Nevertheless, in spite of warnings, Severin signs the contract to be Wanda’s slave, a scene repeated in the play. Severin dedicates himself to serving as her slave as she diddles with him. The novel is very fast paced for a nineteenth century story, though, if I recall correctly, it was referred to in Ives’ play as turgid. Further, and surprisingly, it is full of sly humour as well as many twists and turns like Ives’ play. In the novella, Severin professes his love as a mixture of hate and fear in which the relationship of the sexes is presented as a battleground in which one partner must of necessity play the hammer while the other is its complement, the anvil. Severin can only worship a woman who treats him cruelly.
The novella reaches its culmination when Alexis Papadopolis appears on the scene and not only woos Wanda, but is the kind of man of whom Wanda always dreamed. “a magnificent specimen of man, No, rather, he is a man whose like I have never yet seen among the living. He is in the Belvedere, graven in marble, with the same slender, yet steely musculature, with the same face and the same waving curls. What makes him particularly beautiful is that he is beardless. If his hips were less narrow, one might take him for a woman in disguise. The curious expression about the mouth, the lion’s lip which slightly discloses the teeth beneath, lends a flashing tinge of cruelty to the beautiful face—” And in the worst of horrors, Alexis lashes Severin under Wanda’s orders.

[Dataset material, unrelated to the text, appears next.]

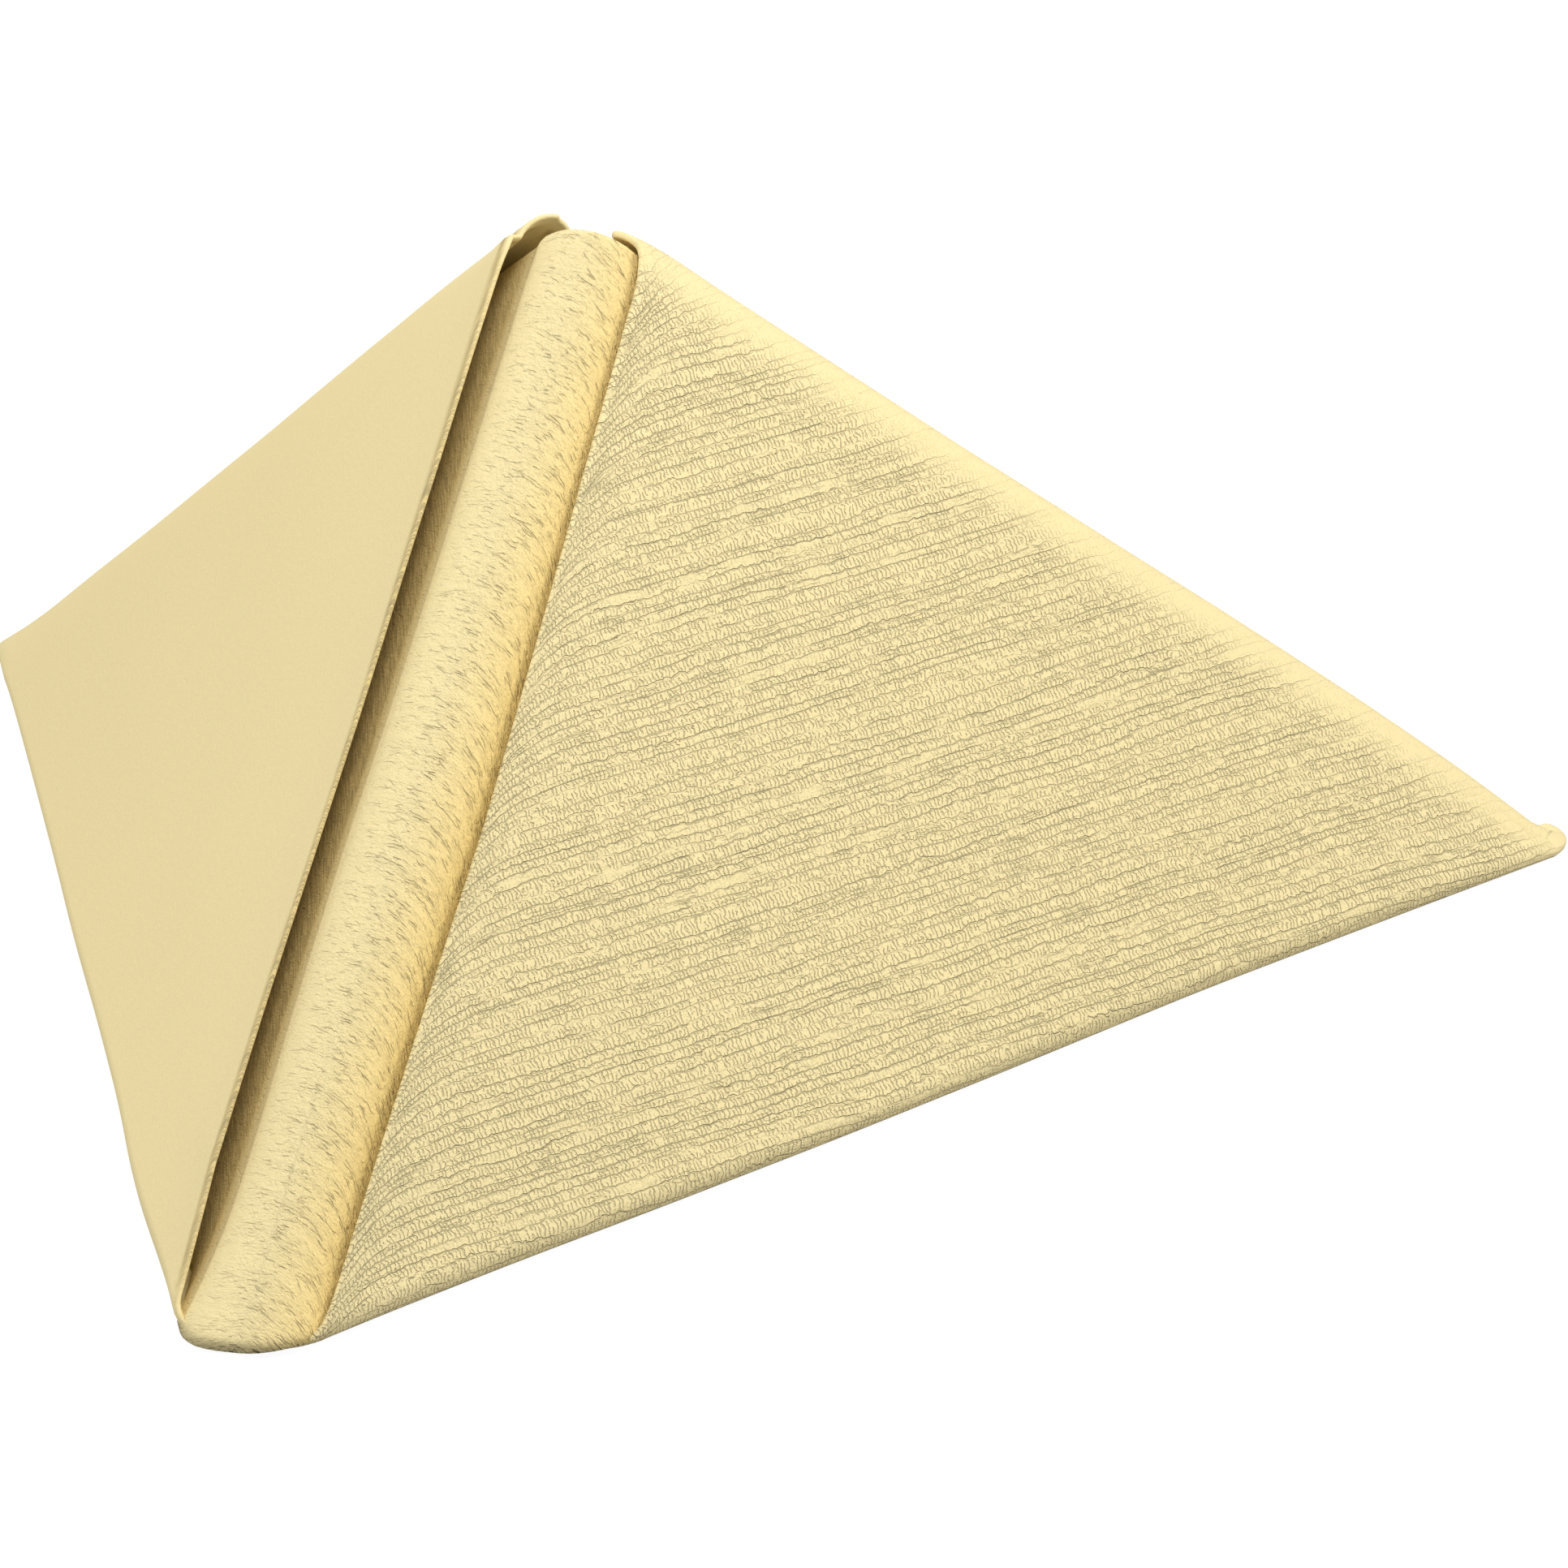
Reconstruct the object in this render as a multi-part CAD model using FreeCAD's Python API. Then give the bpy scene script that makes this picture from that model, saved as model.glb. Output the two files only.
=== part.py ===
import FreeCAD, Part
import math
import os
from FreeCAD import Vector

# A square paper napkin in the classic pyramid fold, standing as a two-winged tent, all lengths in mm.
# The square is folded corner to corner, its two sharp corners go up to the square one as flaps, and
# the diamond is folded in half across and bent along its middle. Each wing then stands on one ground
# edge and has four leaves, each of two plies: an outer flap, the outer base, the inner base and an
# inner flap. The base runs over the rounded front ridge, where the flaps leave a strip of it bare.
# +Z is up, the ridge faces -Y, the tent opens to +Y, and the origin is below the middle of the box.

# Driving dimensions
sheet_side = 400.0        # one side of the square sheet, unfolded
ply_thickness = 0.4       # one ply of the soft sheet, so a leaf of two plies is twice that
base_gap = 0.6            # air between the two base leaves
flap_gap = 1.6            # air between a flap and the base leaf under it
opening_angle = 54.8      # degrees between the two ground edges, seen from above
ridge_radius = 7.0        # outside radius of the rounded ridge strip
flap_setback = 1.5        # bare flat between the ridge's bend and a flap's edge
rim_rounding = 0.3        # rounding of a flap's folded edge
foot_depth = 0.15         # how far the ground fold is pressed flat where it stands
front_lip = 0.5           # how far the ground fold shows in front of the ridge's foot

# Leaves and their distances from the middle of the stack
leaf = 2 * ply_thickness
base_inside = base_gap / 2
base_outside = base_inside + leaf
flap_inside = base_outside + flap_gap
flap_outside = flap_inside + leaf

# Corners of the folded triangle: the front corner is at zero and the apex above the middle line
ground_edge = sheet_side / 2
crease_length = ground_edge / math.sqrt(2)
half_opening = math.radians(opening_angle) / 2
apex_back = ground_edge / (2 * math.cos(half_opening))
apex_height = math.sqrt(crease_length ** 2 - apex_back ** 2)
apex = Vector(0, apex_back, apex_height)
front = Vector(0, 0, 0)
tip = Vector(ground_edge * math.sin(half_opening), ground_edge * math.cos(half_opening), 0)

# Directions in the right wing: along its top crease, down the ridge, out of the wing, along the
# ground edge and up the wing from that edge
along = (tip - apex).normalize()
down = (front - apex).normalize()
out = down.cross(along).normalize()
edge = (along - down).normalize()
up = (along + down).normalize() * -1
lean_sine = up.z
lean_cosine = out.z

# The ridge bends by what is left of a straight angle, half of it on each side
half_turn = (math.pi - along.getAngle(Vector(-along.x, along.y, along.z))) / 2
middle_radius = ridge_radius - base_outside
bend_start = middle_radius * math.tan(half_turn)

# The ground fold joins the outer flap to the outer base leaf and touches the ground
fold_radius = (flap_outside - base_inside) / 2
fold_out = (flap_outside + base_inside) / 2
fold_up = (fold_radius - foot_depth - fold_out * lean_cosine) / lean_sine

# In plan the ground fold goes round the front corner in an arc, whose crown is hidden behind the foot
# of the ridge but for its lip
slope_sine = apex_height / crease_length
slope_cosine = apex_back / crease_length
fold_height = fold_radius - foot_depth
ridge_shift = ridge_radius - middle_radius / math.cos(half_turn)
ridge_crown = (fold_height * slope_cosine - ridge_shift) / slope_sine
fold_crown = ridge_crown + fold_radius - front_lip
fold_plan_offset = fold_out * lean_sine - fold_up * lean_cosine
half_sine = math.sin(half_opening)
corner_radius = (fold_crown * half_sine + fold_plan_offset) / (1 - half_sine)
corner_y = fold_crown + corner_radius
fold_start = corner_y * math.cos(half_opening)

# Cutting blocks reach this far, and leaves are first drawn this long, past everything that is kept
reach = sheet_side
drawn_length = 1.2 * crease_length
same_place = 1e-6         # two points closer than this are taken as one


def wing_point(crease_distance, ridge_distance, out_distance):
    return apex + along * crease_distance + down * ridge_distance + out * out_distance


def edge_point(edge_distance, up_distance, out_distance):
    return front + edge * edge_distance + up * up_distance + out * out_distance


def hairpin(centre, open_way, side_way, inside, outside, arm):
    """Section of a leaf that turns back on itself, with two arms that run the open way."""
    outer_a = centre + side_way * outside
    outer_b = centre - side_way * outside
    inner_a = centre + side_way * inside
    inner_b = centre - side_way * inside
    outer_arc = Part.Arc(outer_a, centre - open_way * outside, outer_b).toShape()
    inner_arc = Part.Arc(inner_a, centre - open_way * inside, inner_b).toShape()
    if arm == 0:
        ends = [Part.makeLine(outer_b, inner_b), Part.makeLine(inner_a, outer_a)]
        return Part.Face(Part.Wire(Part.__sortEdges__([outer_arc, inner_arc] + ends)))
    far = open_way * arm
    lines = [
        Part.makeLine(outer_b, outer_b + far),
        Part.makeLine(outer_b + far, inner_b + far),
        Part.makeLine(inner_b + far, inner_b),
        Part.makeLine(inner_a, inner_a + far),
        Part.makeLine(inner_a + far, outer_a + far),
        Part.makeLine(outer_a + far, outer_a),
    ]
    return Part.Face(Part.Wire(Part.__sortEdges__([outer_arc, inner_arc] + lines)))


def block(corner, side_a, side_b, side_c):
    outline = [corner, corner + side_a, corner + side_a + side_b, corner + side_b, corner]
    return Part.Face(Part.makePolygon(outline)).extrude(side_c)


def leaf_over_crease(start, inside, outside):
    """A leaf that hangs over the top crease on both sides of the wing, from a distance off the ridge."""
    section = hairpin(wing_point(start, 0, 0), down, out, inside, outside, drawn_length)
    return section.extrude(along * (drawn_length - start))


def round_rim(leaf_shape, start):
    """The flap's edge along the ridge is a fold of the doubled sheet, so it is round."""
    rim_plane = wing_point(start, 0, 0)
    shortest_rim = 2 * leaf
    rim_edges = []
    for candidate in leaf_shape.Edges:
        middle = candidate.valueAt((candidate.FirstParameter + candidate.LastParameter) / 2)
        ends = [vertex.Point for vertex in candidate.Vertexes] + [middle]
        in_plane = max(abs((point - rim_plane).dot(along)) for point in ends) < same_place
        if in_plane and candidate.Length > shortest_rim:
            rim_edges.append(candidate)
    return leaf_shape.makeFillet(rim_rounding, rim_edges)


def ground_fold_section():
    centre = edge_point(fold_start, fold_up, fold_out)
    return hairpin(centre, up, out, fold_radius - leaf, fold_radius, 0)


def right_wing():
    flap_start = bend_start + flap_setback
    flap = round_rim(leaf_over_crease(flap_start, flap_inside, flap_outside), flap_start)
    base = leaf_over_crease(bend_start, base_inside, base_outside)

    # The two outer leaves stop at the ground fold, which carries on from them
    below_fold = block(edge_point(-reach, fold_up - reach, 0), edge * (3 * reach), up * reach, out * reach)
    ground_fold = ground_fold_section().extrude(edge * (ground_edge - fold_start))
    return base.cut(below_fold), flap.cut(below_fold), ground_fold


def front_ridge():
    section = hairpin(wing_point(bend_start, 0, 0), down, out, base_inside, base_outside, drawn_length)
    return section.revolve(wing_point(bend_start, 0, -middle_radius), down, 2 * math.degrees(half_turn))


def front_corner():
    corner_turn = 180 - opening_angle
    return ground_fold_section().revolve(Vector(0, corner_y, 0), Vector(0, 0, 1), -corner_turn)


def mirrored(shape):
    return shape.mirror(Vector(0, 0, 0), Vector(1, 0, 0))


def space_above(height):
    return Part.makeBox(4 * reach, 4 * reach, 2 * reach, Vector(-2 * reach, -2 * reach, height))


# The ridge ends where the ground fold takes over, and everything else ends at the ground
base_wing, flap_wing, fold_wing = right_wing()
napkin = front_ridge().common(space_above(fold_height))
for piece in (base_wing, mirrored(base_wing), front_corner(), fold_wing, mirrored(fold_wing),
              flap_wing, mirrored(flap_wing)):
    napkin = napkin.fuse(piece.common(space_above(0)))
napkin = napkin.removeSplitter()

# The origin goes below the middle of the box that holds the napkin
box = napkin.optimalBoundingBox(True, False)
napkin.translate(Vector(-(box.XMin + box.XMax) / 2, -(box.YMin + box.YMax) / 2, -box.ZMin))

os.makedirs("parts", exist_ok=True)
napkin.exportStep("parts/napkin.step")
print("solids", len(napkin.Solids), "valid", napkin.isValid(), "volume", round(napkin.Volume, 1))
print("box", [round(value, 2) for value in (box.XLength, box.YLength, box.ZLength)])
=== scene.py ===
import bpy
import numpy as np
from mathutils import Matrix, Vector


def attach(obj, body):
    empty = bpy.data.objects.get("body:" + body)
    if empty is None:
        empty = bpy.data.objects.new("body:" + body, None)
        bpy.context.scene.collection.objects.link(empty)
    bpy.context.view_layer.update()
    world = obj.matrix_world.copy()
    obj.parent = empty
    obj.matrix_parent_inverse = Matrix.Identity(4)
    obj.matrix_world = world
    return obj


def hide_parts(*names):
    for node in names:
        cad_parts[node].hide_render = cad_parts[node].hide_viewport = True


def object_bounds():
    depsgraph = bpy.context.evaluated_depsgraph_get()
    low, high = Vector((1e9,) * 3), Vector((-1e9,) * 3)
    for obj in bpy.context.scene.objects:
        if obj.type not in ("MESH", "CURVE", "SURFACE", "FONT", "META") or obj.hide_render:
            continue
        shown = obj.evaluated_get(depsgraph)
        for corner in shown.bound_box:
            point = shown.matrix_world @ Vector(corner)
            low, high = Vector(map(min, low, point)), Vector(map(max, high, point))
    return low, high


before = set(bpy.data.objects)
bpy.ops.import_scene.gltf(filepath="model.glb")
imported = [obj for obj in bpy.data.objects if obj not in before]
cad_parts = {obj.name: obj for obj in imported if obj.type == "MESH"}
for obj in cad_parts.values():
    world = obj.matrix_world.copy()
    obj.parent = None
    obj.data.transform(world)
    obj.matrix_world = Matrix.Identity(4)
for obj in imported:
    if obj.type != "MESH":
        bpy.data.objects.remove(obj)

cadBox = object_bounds()
print("frame loaded, nodes:", sorted(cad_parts))

# what a user would change in the fold, lengths in metres
fold = {
    "sheetSide": 0.400,       # one side of the square sheet, unfolded
    "leaf": 0.0008,           # two layers of the soft sheet
    "baseGap": 0.0006,        # air between the two base leaves
    "flapGap": 0.0016,        # air between a flap and the base leaf under it
    "openingAngle": 54.8,     # degrees between the two ground edges, seen from above
    "ridgeRadius": 0.0070,    # outside radius of the ridge strip
    "flapSetback": 0.0015,    # bare flat between the ridge's bend and a flap's edge
    "bandHeight": 0.0002,     # straight part of the ground fold's side
    "bandLean": 0.0,          # how far that side leans in, degrees
    "bandTopBend": 0.0016,    # radius of the bend above it
    "bandFootBend": 0.0016,   # and of the one below it
    "footBulge": 0.0008,      # how far the flap stands out over the ground fold
    "bulgeHeight": 0.015,     # how far up the wing it takes to come back in
    "lip": 0.0026,            # how far down the ground fold the flap's edge lies at the front
    "lipDeeper": 0.0008,      # how much further down it lies at the very front
    "rimCurve": 0.0020,       # how gently a flap's edge turns from the ridge into the corner
    "footDepth": 0.00015,     # how far the solid's ground fold is pressed flat where it stands
    "frontLip": 0.0005,       # how far it shows in front of the ridge's foot
}

side = fold["sheetSide"]
leaf = fold["leaf"]
halfLeaf = leaf / 2
groundEdge = side / 2
creaseLength = groundEdge / np.sqrt(2)
halfOpening = np.radians(fold["openingAngle"]) / 2
apexBack = groundEdge / (2 * np.cos(halfOpening))
apexHeight = np.sqrt(creaseLength ** 2 - apexBack ** 2)
baseOut = fold["baseGap"] / 2 + halfLeaf                    # the stack's middle to a base leaf's
flapOut = baseOut + leaf + fold["flapGap"]                  # and to a flap's
apex = np.array([0.0, apexBack, apexHeight])
tip = groundEdge * np.array([np.sin(halfOpening), np.cos(halfOpening), 0.0])
along = (tip - apex) / creaseLength                         # down the top crease of the right wing
down = -apex / creaseLength                                 # down the ridge
out = np.cross(down, along)                                 # out of the right wing
edge = (along - down) / np.sqrt(2)                          # along the ground edge
up = -(along + down) / np.sqrt(2)                           # up the wing, square to the ground edge
leanSine = up[2]
leanCosine = out[2]
mirrorX = np.array([-1.0, 1.0, 1.0])
halfTurn = (np.pi - np.arccos(along @ (along * mirrorX))) / 2
middleRadius = fold["ridgeRadius"] - baseOut - halfLeaf     # of the middle of the stack, over the ridge
bendStart = middleRadius * np.tan(halfTurn)
rimStart = bendStart + fold["flapSetback"]
slopeSine = apexHeight / creaseLength
slopeCosine = apexBack / creaseLength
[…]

“The sensation of being whipped by a successful rival before the eyes of an adored woman cannot be described. I almost went mad with shame and despair.” Such is the cruelty of love which must by its very nature be cruel because men and women are unequal and one must dominate and the other be dominated: “whoever allows himself to be whipped, deserves to be whipped.”
That is the philosophy of masochism. That is NOT the thesis put forth in Ives’ play, Venus in Fur.